Au village, odeurs des foyers et des bêtes, éléments de mémoire primitifs. Pins chauffés au soleil, fumées des poêles, parfum des soupes. En hauteur, au-dessus des toits des maisons, moutons dans les pacages.
Mois : octobre 2022
Lire
Mon vélo statique est installé dans la bibliothèque. C’est également la pièce qui donne sur le jardin donc un passage obligé (la maison est petite). Lorsque les voisins viennent dîner, ils passent par la bibliothèque, voient les livres, posent des questions, demandent pourquoi cette quantité de livres. Questions qui gênent Gala. Elle dit: c’est immodeste d’exposer ainsi ses livres! Mais à quoi sert une bibliothèque, n’est-ce pas? Et puis je les lis ou je les ai lu, témoins mes initiales et la date que je place en première page après lecture.

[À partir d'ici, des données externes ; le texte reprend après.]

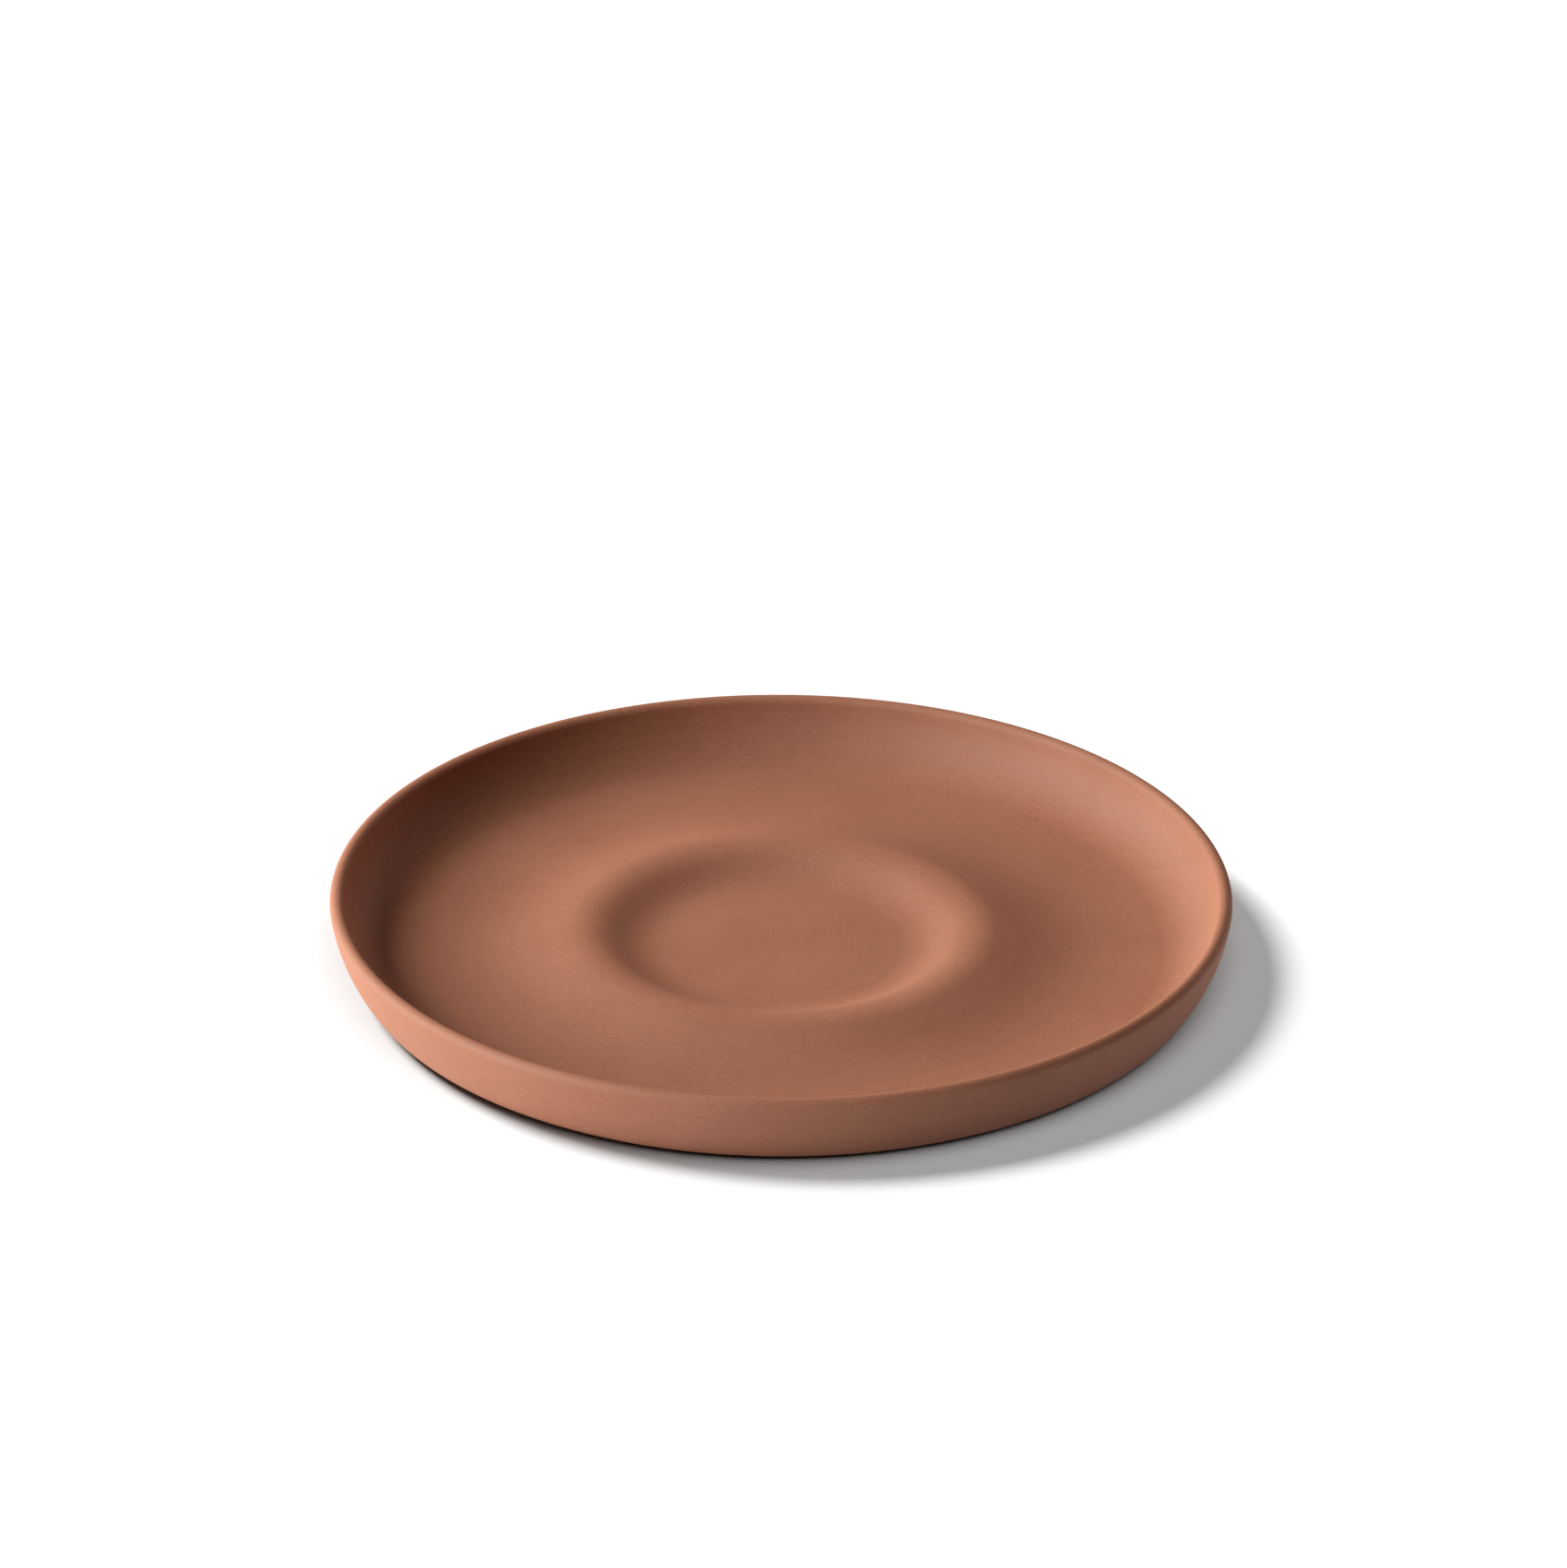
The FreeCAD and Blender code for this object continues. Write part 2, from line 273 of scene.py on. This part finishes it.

D’ailleurs, il n’y en a que mil cinq cent, en tout cas moins de deux mille. Quelques années encore et un livre posé sur la table du salon (ce lui qui vous lisez) vous vaudra d’être qualifié de prétentieux! Aussi me félicité-je de cette note lue hier dans le Journal de Calaferte: … que je ne retrouve pas, mais il dit en substance: quittant l’appartement de Lyon, j’ai dû hélas me séparer de mes 45’000 livres, la nouvelle maison étant trop petite.
Conformation
La touche ‘répétition’. Faire advenir une répétition. A considérer dans le sens industriel et psychologique mais aussi, mais nécessairement, dans le sens inverse — psycho-industriel — puisque tout processus exige d’être conçu. Donc conformation du projet puis passage à l’acte. Or cette répétition devenue le thème tout-puissant de notre Occident contemporain est principalement une façon de s’assurer de la perfection du faire, autrement dit, une façon d’obtenir que le futur soit expurgé de ses aléas en répétant le présent — lequel prend la place du futur en tant qu’éternel présent.
1977
Souvenir net de l’enchantement ressenti à se promener seul dans les rues de la grande ville. Conjointement, perte de cette faculté, faute de disposition, peut-être d’esprit; à moins que la ville nouvelle, plus synthétique que dans le passé, désormais se refuse. Maintenant que les problèmes d’argent liés à la liquidation de l’entreprise diminuent et limitent la pollution intime, je tenterai de renouer avec ces divagations. Seule expérience récente en ce domaine, Détroit. Mais une agglomération aussi dénuée d’histoire ne peut produire l’effet de nos capitales du premier monde. Quoiqu’il en soit: mes parents ont fait l’année de mes douze ans un travail de libération dont je leur sais encore gré en m’envoyant me balader seul dans Madrid les mercredis, jour où nous n’avions pas école. Monter dans un bus après le repas, je roulais vingt minutes pour atteindre l’arc de Triomphe de la Moncloa après quoi je n’avais plus qu’à marcher au hasard des rues ne m’arrêtant que pour demander un verre d’eau aux comptoirs des bistrots.
“Berrea” 2
Monpère m’apprend que pour la femelle, plutôt que ‘brâmer’ l’on dit ‘réer’ . Ce que le dictionnaire ne confirme pas. Il indique en revanche que ‘brâmer’ serait la forme vieillie, ‘raire’ ou ‘réer’ la forme moderne qui vient à la fois de ‘créer’ et de ‘crier’. Également appris un autre mot hier, en espagnol cette fois: la louche de cuisine m’explique María se dit ‘cazo’. Le paysan corrige: “ici, nous disons ‘cuillera’ ”. Je fais remarquer que le premier village français est à quarante kilomètres. Ce matin, je vérifie. Pas trace de ces mots dans la dictionnaire. L’Académie enseigne que l’on dit: ‘cucharón’ ou ‘cacillo’. Ce qui me rappelle que j’ai promis il y a trois ans à un habitant de Savigny de frapper à sa porte dès que la fausse épidémie aurait pris fin pour qu’il me montre sa bibliothèque de patois vaudois. Je me réjouissais, puis j’ai oublié. Maintenant je regrette. Je me demande cet homme est toujours vivant.